The bursts of traffic sent by the probes to the responders must be given the same QoS levels by the network as is given to voice. This may mean that you have to adjust the low latency queueing (LLQ) or Routing Table Protocol (RTP) Priority configurations on the router, so that traffic from the RTR probes is subject to strict priority queuing. When you are configuring the probe for RTP packets, only the destination User Datagram Protocol (UDP) port can be controlled and not the source port. A typical LLQ router configuration in this example network has access lists that specifically classify the RTR packets into the same queue as voice:
class-map VoiceRTP match access-group name IP-RTP policy-map 192Kbps_site class VoiceRTP priority 110 ip access-list extended IP-RTP deny ip any any fragments permit udp 10.0.16.0 0.255.239.255 range 16384 32768 10.0.16.0 0.255.239.255 range 16384 32768 precedence critical permit udp any any eq 20000 precedence critical permit udp any eq 20000 any precedence critical
The IP-RTP access list has these classifying lines:
deny ip any any fragments
Deny any IP fragment, as a layer 4 access list implicitly permits these.
permit udp 10.0.16.0 0.255.239.255 range 16384 32768 10.0.16.0 0.255.239.255 range 16384 32768 precedence critical
Permit RTP packets from voice subnets with IP precedence set to 5.
permit udp any any eq 20000 precedence critical
Permit RTP packets from RTR probe going to RTR responder.
permit udp any eq 20000 any precedence critical
Permit RTP packets from RTR responder going back to RTR probe.
Be careful that the addition of RTR traffic does not cause the LLQ queues to be over-subscribed and cause real voice packets to be dropped. The standard Default60ByteVoice IPM operation sends bursts of RTP packets with these parameters:
Request Payload: 60 bytes
Note: This is the RTP header and voice. Add 28 bytes (IP/UDP) to get the L3 datagram size.
Interval: 20 ms
Number of Packets: 10
This means that, during a burst, RTR consumes 35.2 Kbs of LLQ bandwidth.
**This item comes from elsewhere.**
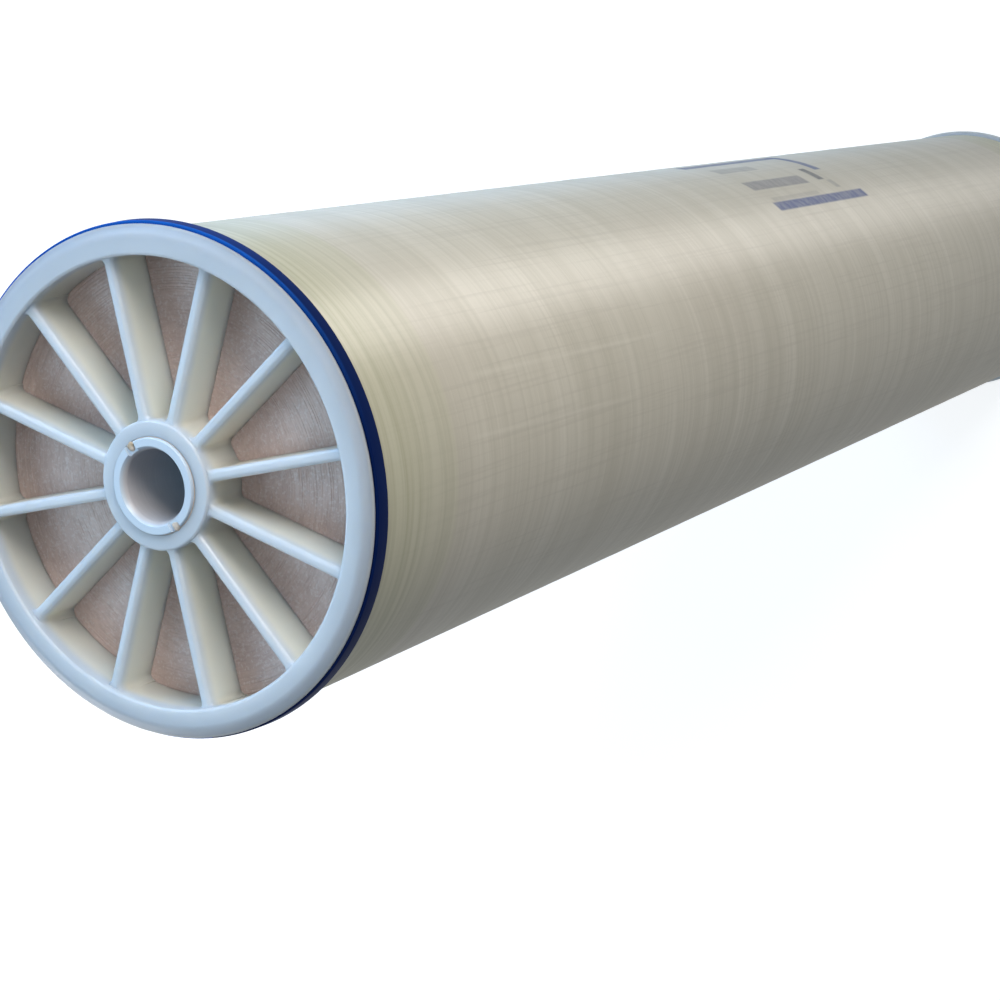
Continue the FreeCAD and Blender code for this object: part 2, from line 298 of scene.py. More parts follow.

If there is not sufficient bandwidth for LLQ, then create a new IPM operation and increase the packet interval. With the parameters shown in this IPM configuration window, a burst consumes only 1 Kbps of bandwidth:
The table in this section is an example of an IPM report. This report contains three RTR probe instances. Keep in mind that one physical probe may be configured with multiple RTR probe instances which target different responders or use different payloads.
These are the meanings of each of the columns:
IPM calculates an average for each hour of sampling. These hourly averages are then averaged across a longer period to get the daily, weekly, or monthly averages. In other words, for the daily report, IPM calculates the average for each hour for the past 24 hours. It then calculates the daily average as the average of these 24 averages.
This value is the average of all hourly maximums for each day, week, and month in the chart. In other words, for the daily report, IPM takes the largest sample reported within each of the past 24 hours. It then calculates the daily maximum average as the average of these 24 samples.
This is the percentage of samples that were over the configured threshold for the collector.
This is the percentage of packets that encountered an error. A jitter probe reports several types of errors:
SD Packet Loss—Packets lost between source and destination
DS Packet Loss—Packets lost between destination and source
Busies—The number of occasions when a round-trip time (RTT) operation could not be initiated because a previous RTT operation had not been completed
Sequence—The number of RTT operation completions received with an unexpected sequence identifier. These are some possible reasons why this might occur:
A duplicate packet was received.
A response was received after it had timed-out.
A corrupted packet was received and was not detected.
Drops—The number of occasions when either of these occurred:
An RTT operation could not be initiated because some necessary internal resource was not available (for example, memory or the Systems Network Architecture [SNA] subsystem)
Operation completion could not be recognized.
MIA (Missing in Action)—The number of packets that are lost for which no direction can be determined.
Late—The number of packets that arrived after the timeout.
The question that arises from this information is what delay, jitter, and error values are acceptable in a VoIP network. Unfortunately, there is no simple answer to this question. Acceptable values depend on codec type, jitter buffer size, and other factors. In addition, there are interdependencies between these variables. A higher packet loss may mean that less jitter can be tolerated.
The best way to obtain workable delay and jitter figures is to compare similar sites in the same network. If all 192 Kbps-attached sites but one report jitter values around 50 ms, and the remaining site reports 100 ms jitter, then there is a problem, regardless of the nominal values. IPM can provide ongoing 24x7 delay and jitter measurement for the entire network, and it can provide a baseline to use as the benchmark for delay and jitter comparisons.
Errors are a different, however. In principle, any error percentage other than zero is a red flag. The RTR packets are given the same QoS treatment as voice packets. If the network QoS and call admission control is robust, no level of congestion should cause packet loss or excessive delay for voice or RTR packets. Therefore, you can expect the IPM error counts to be zero. The only errors that could be considered “normal” are cyclic redundancy check (CRC) errors, but these should be rare in a quality infrastructure. If they are frequent, they constitutes a risk to voice quality.